A hyperbola analytic geometry problem

[Ognjen]

I struggle to understand the solution to an analytic geometry problem from my workbook, concerning a chord going through a hyperbola.

I don't know if I will translate it correctly ( since the original problem is in Serbian ), as I may not know the English terms for the concepts in question, but here's an attempt:

"Determine the "geometric placement" ( I assume this is an equivalent to a locus in English, but I don't recognize the Serbian term to begin with, so I may not have translated it properly ) of the "middles of chords" passing through a hyperbola:

[math]x^2 - 4y^2 = 16[/math]
..., so that they ( the chords ) make an angle of [math]\pi/4[/math]
The solution first requires to write the general equation of a line, taking into account the given slope ( so basically y = x + n ), and put it into the hyperbola equation.
I get:
[math]3x^2 + 8xn + 4n^2 + 16 = 0[/math]
Since the line has to contain a CHORD of the hyperbola, it should supposedly intersect it at 2 distinct points. This means that the given quadratic equation ( by x ) should have the discriminant OVER 0, so that it gives 2 different solutions, determining 2 different points. HOWEVER, instead of this rationale that I just expounded upon, the official solution just says: "...since the solutions have to be real numbers, the discriminant has to be EQUAL OR ABOVE 0 ). So what they get is that
[math]|n| >= 2\sqrt(3)[/math]and my solution for this differentiates in that for me its JUST above 0, not "or equal". Back on track ( since this seems to be the less confusing part ):

The solution now suggests to devise a point S(x,y), so that it is placed in the middle of the chords ( in accordance with the guidelines of the problem ). So:
[math]S(x,y) = S((x_1 + x_2)/2, (y_1 + y_2)/2))[/math]with coordinates x1 y1 and x2 y2 belonging to 2 distinct points of intersection of the lines containing the chords. That much is clear.

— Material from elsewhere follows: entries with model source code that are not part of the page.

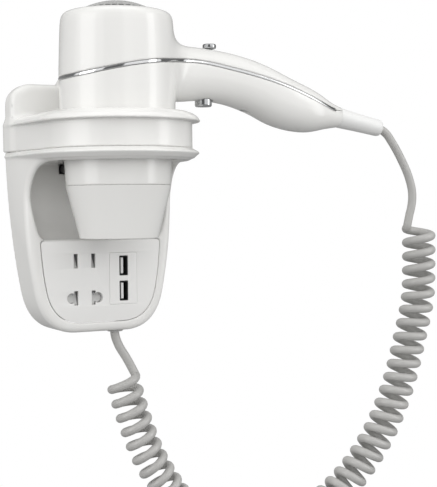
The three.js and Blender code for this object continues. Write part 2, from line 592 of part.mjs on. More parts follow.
add(handset, 'trigger_button', joined(
  post(TRIGGER.radius, TRIGGER.bottom, 79.4, TRIGGER.x),
  post(TRIGGER.radius + 1.2, 78, 79.4, TRIGGER.x),
), 'chrome');
add(handset, 'trigger_switch', box([57, 69], onAxis(5), [85.4, 92]), 'black');
add(handset, 'trigger_spring', ring(1.6, 2.6, 79.7, 85.1, TRIGGER.x, COLLAR.axisOut, 16), 'steel');
add(handset, 'control_board', box([72, 88], onAxis(7), [86, 87.6]), 'board');
add(handset, 'cord_clamp', box([146, 155], onAxis(5), [59.4, 61.6]), 'black');
add(handset, 'handle_lead', tube([[157, -62, 64], [143, -61.5, 63], [120, -61, 67], [100, -61, 76], [91, -62, 82]],
  4, 8, 16), 'cord');
const relief = cut(
  joined(rod(tailPoint(2.6), tailPoint(38.6), ...TAIL.radii), rod(tailPoint(-8), tailPoint(3), 4.6)),
  rod(tailPoint(-10), tailPoint(42), TAIL.bore),
);
add(handset, 'tail_sleeve', relief, 'grey');

// ---------------------------------------------------------------- cord
// The cord leaves the tail sleeve, hangs in a long curly loop and enters the holder from below.
const HANDSET_END = [[208.1, -68.5, 57.1], [212.5, -69.3, 54], [217.5, -70.4, 47], [224.5, -71.9, 34.7],
  [230.7, -73.2, 20.6], [233.2, -73.8, 8.5], [232.4, -73.6, -0.8], [229.4, -73, -10.4]];
const COIL_AXIS = [[238, -74.8, -12.8], [238, -74.8, -42], [237.1, -74.6, -67.5], [230.8, -73.2, -97.3],
  [220, -70.9, -136.5], [203.8, -67.4, -172.3], [179.6, -62.1, -203.9], [145, -54.7, -229.5], [111, -47.3, -241],
  [78.6, -40.2, -231], [57, -35.6, -210], [44.7, -32.9, -191.7], [35.1, -30.8, -173.6], [27.6, -29.2, -153.6],
  [21.6, -27.9, -133.5], [17.3, -27, -115.5]];
const BASE_END = [[24.2, -28.4, -110.6], [20.3, -27.5, -103.4], [15.8, -26.6, -95.8], [13, -26, -87.5],
  [13, -26, -79]];
add(cord, 'cord_handset_end', tube(HANDSET_END, CORD.wire, 8, 12), 'cord');
add(cord, 'cord_coil', tube(COIL_AXIS, CORD.coil, 10, 24), 'cord');
add(cord, 'cord_base_end', tube(BASE_END, CORD.wire, 8, 9), 'cord');

export default hairDryer;
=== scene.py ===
"""Wall-mounted hair dryer: a socket holder with a collar, and a corded handset that hangs in it.

Forms are written in millimetres in the model's own frame: +Z up, the wall at Y = 0, and the holder standing
out of it along -Y. "out" is the distance from the wall, so out = -y. Meshes are turned into metres when made.
"""

from __future__ import annotations

import json
import logging
import math
from collections.abc import Callable, Mapping, Sequence
from dataclasses import dataclass
from enum import Enum

import bmesh
import bpy
import numpy as np
from mathutils import Matrix, Vector

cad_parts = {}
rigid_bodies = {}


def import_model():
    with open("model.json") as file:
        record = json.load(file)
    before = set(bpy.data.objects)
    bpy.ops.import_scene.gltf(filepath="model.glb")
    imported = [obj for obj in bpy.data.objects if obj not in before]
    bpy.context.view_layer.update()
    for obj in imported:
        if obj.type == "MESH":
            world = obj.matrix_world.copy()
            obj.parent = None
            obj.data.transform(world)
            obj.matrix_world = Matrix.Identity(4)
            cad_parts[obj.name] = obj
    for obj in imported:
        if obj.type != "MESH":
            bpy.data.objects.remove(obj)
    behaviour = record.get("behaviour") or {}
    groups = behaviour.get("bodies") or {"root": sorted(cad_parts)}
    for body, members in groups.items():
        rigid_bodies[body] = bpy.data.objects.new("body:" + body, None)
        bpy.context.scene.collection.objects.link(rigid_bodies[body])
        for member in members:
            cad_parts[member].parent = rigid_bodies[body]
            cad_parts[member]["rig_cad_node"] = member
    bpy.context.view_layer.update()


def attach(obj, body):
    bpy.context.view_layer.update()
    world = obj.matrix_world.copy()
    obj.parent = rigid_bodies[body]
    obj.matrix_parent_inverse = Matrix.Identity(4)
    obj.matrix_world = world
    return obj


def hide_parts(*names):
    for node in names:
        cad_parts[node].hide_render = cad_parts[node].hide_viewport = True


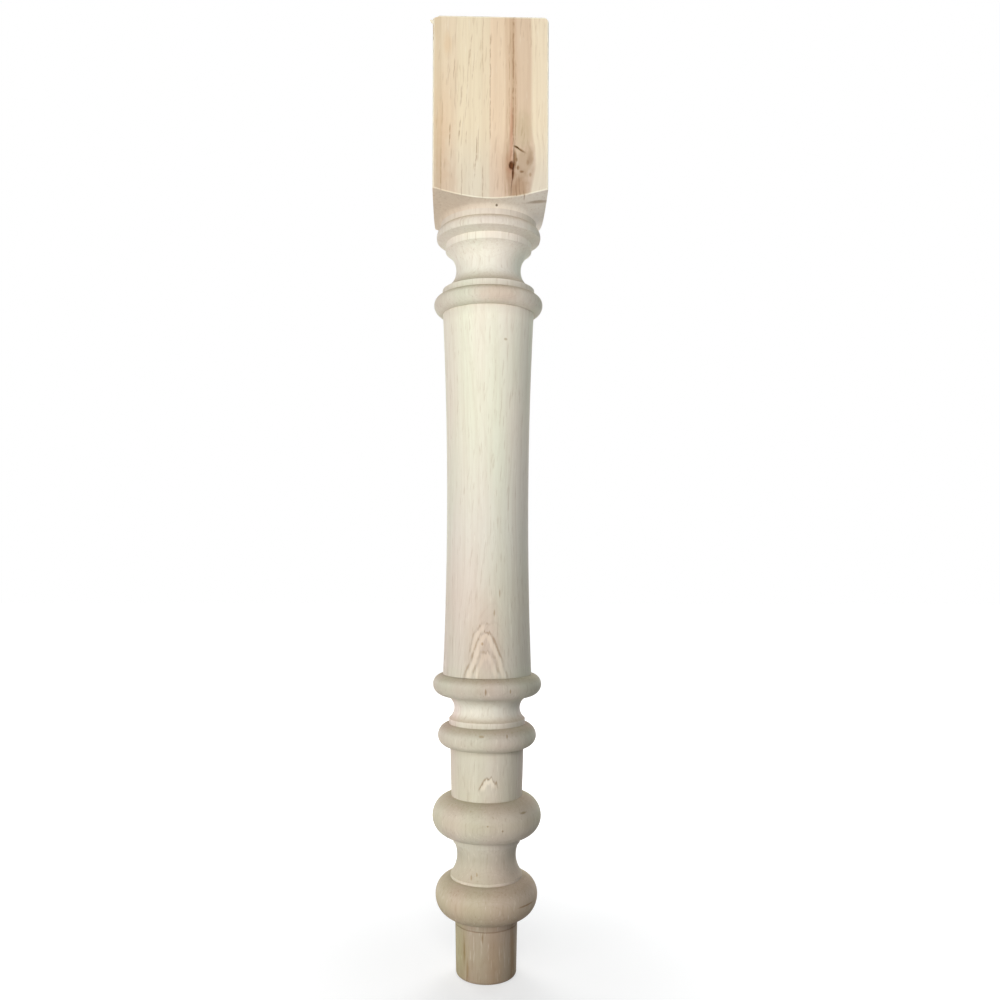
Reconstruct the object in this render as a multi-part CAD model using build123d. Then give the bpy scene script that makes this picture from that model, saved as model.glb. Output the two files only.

Then, by using Vieta's formulas on the initial quadratic, we have [math]x_1 + x_1 = -8n/3[/math]Replacing (y1 + y2)/2 for y, and (x1 + x2)/2 for x in the line equation from the very beginning, we now have:
[math](y_1 + y_2)/2 = (x_1 + x_2) / 2 + n[/math][math]y_1 + y_2 = -8n/3 + 2n[/math][math]y_1 + y_2 = -2n/3[/math]
Now, we can find the full line equation by "getting rid of the n":
[math]((y_1 + y_2)/2) / ((x_1 + x_2)/2) = 1/4[/math][math]y/x = 1/4[/math][math]y = 1/4*x[/math]
The solution now requires finding the coordinates of the 2 points, by plugging the newly found y into the hyperbola equation. So I get [math]x = +-8\sqrt(3)/3[/math] and [math]y = +- 2\sqrt(3)/3[/math]
Now, what exactly the solution is here ? Based on the text of the problem, I would now find the middle point between the 2 points I just found, or perhaps the distance between them ( I don't know what "geometric placement of the middles of chords" really is, so this much would be intuitive ) and call it a day.
HOWEVER, it now says the solution is:
y = 1/4 * x, FOR [math]|x| >= 8\sqrt(3)/3[/math]
Does this simply mean the solution is the part of the y=1/4*x line that passes through the two points ? If that's the case, what use did we have from the confusing n>= z requirements ? Why even bother determining it, if the n is just gonna disappear ? I don't understand at all.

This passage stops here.